As we approached our last city Paris, we hit the traffic at its peak. Here 'bus driver man' really showed what he is made of. We arrived at the hotel to pick up the guide for a two hour tour on the bus of the highlights that Paris has to offer; winding in and around the key sites was hard work for our driver but without a doubt the absolute best of all was his foray around the insane circular traffic that is the Arch d' Triomphe. Richard told me that no one is insured when they tackle this location. There are no lanes, no rules, except that might is right and you go for it! Well that's just what our little “Michael Schumacher” did. Foot to the pedal and off he went right out into it! No waiting, besides we were bigger than anyone else. I couldn't look! Two laps later and a wry smile on this man's face were proof that he is mad!!!!!!! It was a scream....no I was doing the screaming. He is a legend. -I can say this in the website as he said he can't read and it is highly unlikely Richard will dip into the website. However, he has told fibs all during the trip, so maybe he can read!!!!

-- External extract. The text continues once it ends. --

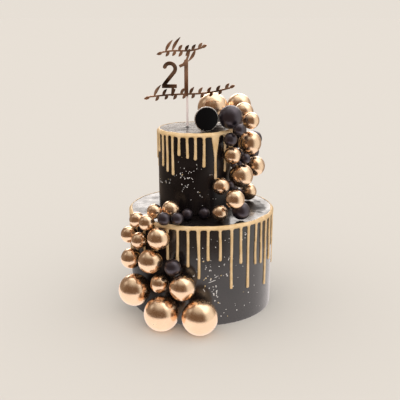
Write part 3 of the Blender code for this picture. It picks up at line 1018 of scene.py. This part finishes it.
def build_room(backdrop_colour):
    """The light: a plain backdrop, soft light from all round, and a room for what is polished to mirror."""
    world = bpy.data.worlds.new("room")
    bpy.context.scene.world = world
    world.use_nodes = True
    kit = WorldNodes(world.node_tree)
    kit.nodes.clear()
    direction = kit.nodes.new("ShaderNodeSeparateXYZ")
    kit.links.new(kit.nodes.new("ShaderNodeTexCoord").outputs["Generated"], direction.inputs[0])
    x, y, z = direction.outputs
    turn = kit.math("DEGREES", kit.math("ARCTAN2", x, kit.math("MULTIPLY", y, -1.0)))
    rise = kit.math("DEGREES", kit.math("ARCSINE", z))
    light = None
    for window in WINDOWS:
        mask = kit.math("MULTIPLY", kit.band(turn, window.left, window.right, window.edge),
                        kit.band(rise, window.low, window.high, window.edge))
        mix = kit.nodes.new("ShaderNodeMix")
        mix.data_type = "RGBA"
        kit.links.new(mask, mix.inputs["Factor"])
        if light is None:
            mix_socket(mix, "A").default_value = (*ROOM, 1)
        else:
            kit.links.new(light, mix_socket(mix, "A"))
        mix_socket(mix, "B").default_value = (*window.light, 1)
        light = next(s for s in mix.outputs if s.type == "RGBA")
    room = kit.background(light)
    fill = kit.background(FILL)
    backdrop = kit.background(backdrop_colour)
    paths = kit.nodes.new("ShaderNodeLightPath")
    lit = kit.choose(paths.outputs["Is Glossy Ray"], fill, room)
    seen = kit.choose(paths.outputs["Is Camera Ray"], lit, backdrop)
    out = kit.nodes.new("ShaderNodeOutputWorld")
    kit.links.new(seen, out.inputs["Surface"])


def floor_finish(colour):
    """A pale floor that shows a little brighter in the polished pieces."""
    finish = Finish("floor_paint", colour, 0.9)
    finish.shader.inputs["Specular IOR Level"].default_value = 0.0
    glow = finish.nodes.new("ShaderNodeEmission")
    glow.inputs["Color"].default_value = (*FLOOR_GLOW, 1)
    paths = finish.nodes.new("ShaderNodeLightPath")
    share = finish.math("MULTIPLY", paths.outputs["Is Glossy Ray"], GLOW_SHARE)
    mix = finish.nodes.new("ShaderNodeMixShader")
    finish.links.new(share, mix.inputs["Fac"])
    finish.links.new(finish.shader.outputs[0], mix.inputs[1])
    finish.links.new(glow.outputs[0], mix.inputs[2])
    finish.links.new(mix.outputs[0], finish.nodes["Material Output"].inputs["Surface"])
    return finish.material


def floor_ring(name, inner, outer, material):
    """A flat ring of floor, or a disc where inner is 0."""
    steps = FLOOR_SEGMENTS
    points = []
    for rho in (inner, outer):
        for k in range(steps):
            turn = 2 * math.pi * k / steps
            points.append((rho * math.cos(turn), rho * math.sin(turn), 0))
    faces = [(k, steps + k, steps + (k + 1) % steps, (k + 1) % steps) for k in range(steps)]
    if inner == 0:
        points = points[steps:]
        faces = [tuple(range(steps))]
    mesh = bpy.data.meshes.new(name)
    mesh.from_pydata(points, [], faces)
    mesh.materials.append(material)
    ring = bpy.data.objects.new(name, mesh)
    bpy.context.scene.collection.objects.link(ring)
    return ring


class CAKE_OT_light_stage(bpy.types.Operator):
    """Sets the pale floor, the room's light and the camera"""
    bl_idname = "cake.light_stage"
    bl_label = "Light the stage"

    def execute(self, context):
        scene = context.scene
        settings = scene.cake_stage
        scene.view_settings.view_transform = "Standard"
        material = floor_finish(settings.floor)
        floor_ring("floor_near", 0, FLOOR_REACH, material)
        far = floor_ring("floor_far", FLOOR_REACH, FLOOR_EDGE, material)
        far.visible_glossy = False
        build_room(settings.backdrop)

        sun = bpy.data.lights.new("key", "SUN")
        sun.energy = settings.sun
        sun.angle = settings.spill
        key = bpy.data.objects.new("key", sun)
        key.rotation_euler = (math.radians(50), math.radians(4), math.radians(4))
        key.visible_glossy = False
        scene.collection.objects.link(key)

        lens = bpy.data.cameras.new("camera")
        lens.lens = LENS
        lens.sensor_width = 36
        camera = bpy.data.objects.new("camera", lens)
        camera.location = CAMERA_PLACE
        camera.rotation_euler = (math.radians(90 - CAMERA_TILT), 0, 0)
        scene.collection.objects.link(camera)
        scene.camera = camera
        return {"FINISHED"}


class CAKE_PT_panel(bpy.types.Panel):
    """Lists the cake's pieces and their settings"""
    bl_idname = "CAKE_PT_panel"
    bl_label = "Drip Cake"
    bl_space_type = "VIEW_3D"
    bl_region_type = "UI"
    bl_category = "Drip Cake"

    def draw(self, context):
        for operator in OPERATORS:
            self.layout.operator(operator.bl_idname)
        for name in GROUPS:
            box = self.layout.box()
            group = getattr(context.scene, name)
            for key in group.bl_rna.properties.keys():
                if key not in ("rna_type", "name"):
                    box.prop(group, key)


GROUPS = {"cake_icing": IcingSettings, "cake_drip": DripSettings, "cake_balls": BallSettings,
          "cake_topper": TopperSettings, "cake_stage": StageSettings}
OPERATORS = (CAKE_OT_ice_tiers, CAKE_OT_pour_drips, CAKE_OT_gold_balls, CAKE_OT_black_balls,
             CAKE_OT_scatter_specks, CAKE_OT_cut_topper, CAKE_OT_set_plaque, CAKE_OT_light_stage)


def register():
    for group in (*GROUPS.values(), *OPERATORS, CAKE_PT_panel):
        bpy.utils.register_class(group)
    for name, group in GROUPS.items():
        setattr(bpy.types.Scene, name, PointerProperty(type=group))


def unregister():
    for name in GROUPS:
        delattr(bpy.types.Scene, name)
    for group in (CAKE_PT_panel, *OPERATORS, *GROUPS.values()):
        bpy.utils.unregister_class(group)


def main():
    register()
    bpy.ops.cake.ice_tiers()
    bpy.ops.cake.pour_drips()
    bpy.ops.cake.gold_balls()
    bpy.ops.cake.black_balls()
    bpy.ops.cake.scatter_specks()
    bpy.ops.cake.cut_topper()
    bpy.ops.cake.set_plaque()
    bpy.ops.cake.light_stage()


if __name__ == "__main__":
    main()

Seriously though folks, both DECS and parents alike, no need to panic or contact lawyers. We have been in superb hands with Richard, the best driver I have worked with over four tours; Thanks mate. The end of the tour and it was check in to the hotel. Tonight would be yet another farewell this time it was for Richard. Having done the formalities the previous night he was the only one making a speech and it was accompanied by bottles of wine for the adults, compliments of the driver. He spoke of how he connected with us all and how impressed he was by the kids' commitment. He sees a lot of these types of tours so his comments were lovely. As he was due to drive to the south of France very early, before 5.00am, it was an early night for him. Every member of the group said their own goodbyes; more hugs, kisses and tears. It has been a pleasure Richard and thank you for looking after my group over the last 13 days. Tomorrow the kids are off to Euro-Disney and some of us have the day off to explore Paris; kid free. Yah! (sorry Mal ....he was the DECS adult on duty. I owe him big time).